Tennessee public schools may continue requiring masks for now, according to a Friday ruling by a federal judge in Nashville.
The ruling effectively blocks the state’s recently-passed law that is meant to prohibit schools from enacting mask mandates except in catastrophic situations. The law, one product of an October special session convened by Republican lawmakers to blunt COVID safety protocols, has now been blocked or blunted in federal courts in East, Middle, and West Tennessee.
The temporary order will remain in effect while the trial proceeds.
U.S. District Court Judge Waverly Crenshaw Jr.’s ruling is in response to a lawsuit filed last month by the parents of eight Tennessee students with disabilities. They contend the law doesn’t appropriately protect their children, who are at a higher risk of contracting and getting serious complications from the virus. Universal masking inside school buildings, the parents argued, is a reasonable accommodation.
Crenshaw agreed. In his 54-page ruling, Crenshaw wrote that the Tennessee law not only fails to protect all students — let alone those with disabilities — but it also does not serve the public’s best interest.
Crenshaw called the law an obstacle that prevents school districts from complying with federal Americans with Disability Law and providing “reasonable modifications in the COVID-19 era that would allow disabled children to safely enter the schoolhouse and receive an education.”
“It is in the public’s best interest to slow the spread of COVID-19 in Tennessee’s schools,” he wrote. “Defendants have proffered absolutely nothing to suggest that any harm would come from allowing school districts to determine what is best for their schools, just as they did prior to the enactment of Title 14.”
The lawsuit against Gov. Bill Lee and Education Commissioner Penny Schwinn also moves that the state’s rollback of mask mandates has put public schools in an “impossible” financial situation. On one hand, districts could lose state funds if they don’t follow state law. On the other hand, they risk losing federal aid if they don’t comply with federal disability law.
Crenshaw said the law “honors the ADA and the Rehabilitation Act more in its breach than its observance.”
Friday’s ruling comes about a month after Lee signed the COVID legislation package into law, leading to mask confusion across the state as school officials, teachers, and families juggled often conflicting mandate orders.
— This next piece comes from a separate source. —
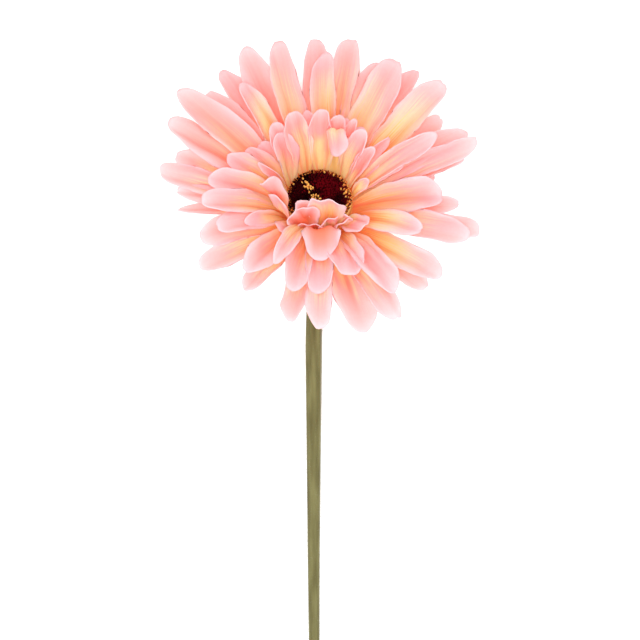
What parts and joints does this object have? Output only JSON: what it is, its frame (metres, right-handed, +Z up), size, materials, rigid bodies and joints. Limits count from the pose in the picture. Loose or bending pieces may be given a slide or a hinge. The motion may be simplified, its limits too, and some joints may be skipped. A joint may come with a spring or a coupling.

This is the latest ruling to uphold that universal masking at schools is a reasonable modification to protect students with disabilities, and ensure they have equal access to education. At a November hearing in Memphis, U.S. District Judge Sheryl Lipman of Tennessee’s Western District said Shelby County can enforce its health ordinances regardless of any rule or regulation “that purportedly restrains its ability to provide reasonable accommodations to schools.”
And in Knox County, a federal judge’s decision to keep school mask mandates will remain in place until the conclusion of the lawsuit, which could take months or possibly longer as the court case plays out.
During the legal wrangling, mask mandates have remained in place in the state’s two largest school districts — Memphis and Nashville — but many other districts that started the school year with mask mandates have dropped them.